§ **CAD and scene scripts**
▼
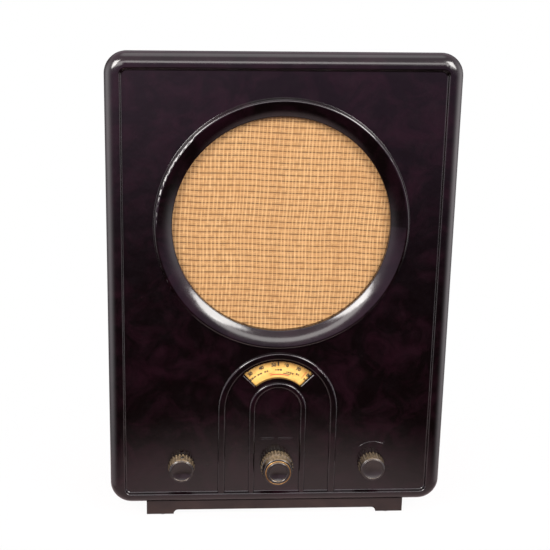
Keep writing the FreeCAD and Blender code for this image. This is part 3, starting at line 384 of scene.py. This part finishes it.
FINISHES = {
    "case_bakelite": CASE,
    "plinth_bakelite": PLINTH,
    "knob_bakelite": KNOB,
    "speaker_cloth": CLOTH,
    "pressed_board": board("pressed_board", srgb(136, 92, 56), srgb(92, 60, 36)),
    "plywood": board("plywood", srgb(196, 158, 110), srgb(150, 112, 70), (0.06, 1, 1), 0.003, 0.6),
    "paper_cone": board("paper_cone", srgb(74, 66, 58), srgb(40, 36, 32), (1, 1, 1), 0.001),
    "dial_card": aged_card("dial_card"),
    "index_enamel": compound("index_enamel", (0.012, 0.01, 0.01, 1), (0.03, 0.02, 0.02, 1), 0.3),
    "plated_steel": metal("plated_steel", (0.56, 0.57, 0.58, 1), (0.3, 0.29, 0.27, 1), 0.32),
    "bright_steel": metal("bright_steel", (0.66, 0.66, 0.66, 1), (0.34, 0.32, 0.3, 1), 0.22, (1, 0.1, 1)),
    "magnet_steel": metal("magnet_steel", (0.1, 0.1, 0.11, 1), (0.05, 0.04, 0.04, 1), 0.45),
    "brass": metal("brass", srgb(184, 148, 98), srgb(96, 70, 44), 0.3, (1, 0.2, 1), 0.001),
    "aluminium_plate": metal("aluminium_plate", (0.72, 0.73, 0.74, 1), (0.5, 0.5, 0.5, 1), 0.34),
    "glass": bulb_glass("bulb_glass"),
    "phenolic": compound("phenolic", srgb(70, 40, 24), srgb(38, 22, 14), 0.34),
    "laminations": stacked("laminations"),
    "coil_wire": wound("coil_wire", srgb(156, 78, 40), srgb(60, 26, 14), 0.0005, "Z"),
    "can_paint": compound("can_paint", srgb(96, 98, 92), srgb(66, 68, 64), 0.38, 0.3),
    "socket_ceramic": compound("socket_ceramic", srgb(226, 218, 200), srgb(196, 184, 160), 0.22, 0.6),
    "gland_rubber": compound("gland_rubber", srgb(40, 36, 34), srgb(24, 22, 22), 0.62, 0.0, 0.002),
    "foot_metal": metal("foot_metal", (0.2, 0.19, 0.18, 1), (0.1, 0.08, 0.07, 1), 0.5),
}
for part in frame["record"]["subparts"]:
    shown = nodes[part["node"]]
    shown.data.materials.clear()
    shown.data.materials.append(FINISHES[part["material_slot"]])
nodes["feedback_knob"].data.materials[0] = WORN_KNOB


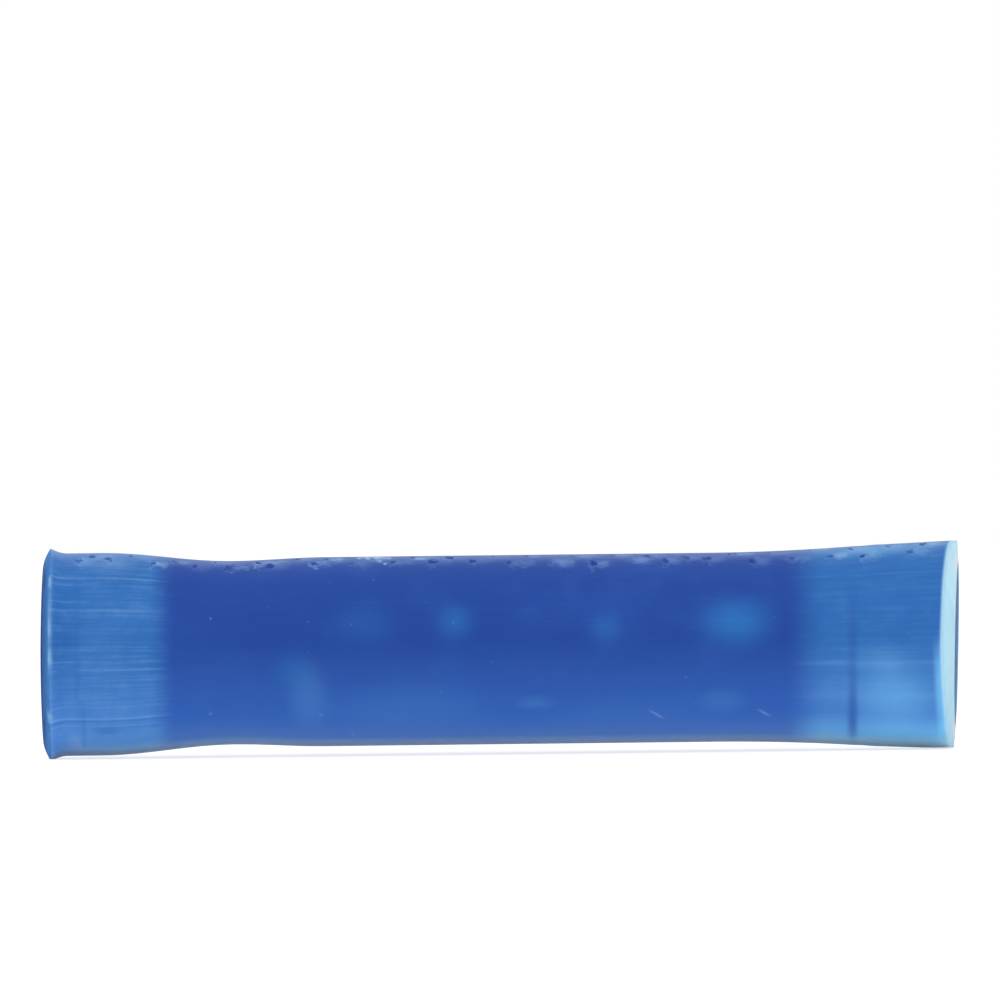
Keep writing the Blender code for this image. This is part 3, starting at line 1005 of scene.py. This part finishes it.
@dataclass
class VinylSleeve:
    """The insulation: one tube with a curled lip on its left bell and a long cone for its right one."""

    left_overhang: float = 3.54 * MM
    right_overhang: float = 4.6 * MM
    seat_radius: float = 2.0 * MM
    wall: float = 0.7 * MM
    seat_margin: float = 0.1 * MM
    neck_depth: float = 0.08 * MM
    neck_reach: float = 1.9 * MM
    neck_runout: float = 2.6 * MM
    left_bell_rise: float = 0.19 * MM
    left_bell_reach: float = 1.9 * MM
    left_bell_wall: float = 0.62 * MM
    lip_rise: float = 0.145 * MM
    lip_length: float = 0.5 * MM
    lip_setback: float = 0.22 * MM
    lip_bore_rise: float = 0.23 * MM
    lip_crown: float = 0.035 * MM
    left_slant: float = math.radians(0.55)
    left_swing: float = math.radians(-2.5)
    left_bow: float = 0.05 * MM
    lip_push: float = 0.05 * MM
    lip_push_fade: float = 5.0
    ring_setback: float = 1.0 * MM
    ring_width: float = 0.16 * MM
    ring_depth: float = 0.04 * MM
    flare_lead: float = 2.4 * MM
    flare_rise: float = 0.14 * MM
    shoulder_setback: float = 2.9 * MM
    shoulder_run: float = 0.7 * MM
    shoulder_rise: float = 0.04 * MM
    mouth_rise: float = 0.09 * MM
    right_bell_wall: float = 0.61 * MM
    mouth_setback: float = 0.05 * MM
    right_slant: float = math.radians(1.6)
    right_swing: float = math.radians(3.1)
    mouth_drag: float = 0.31 * MM
    mouth_drag_power: float = 0.4
    mouth_drag_fade: float = 0.5
    bell_oval: float = 0.018
    lip_flat: float = 0.07 * MM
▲
§ **Job**
Work out how many lines above have the string "code" in them, and give only the number.

§ **Exercise answer**
2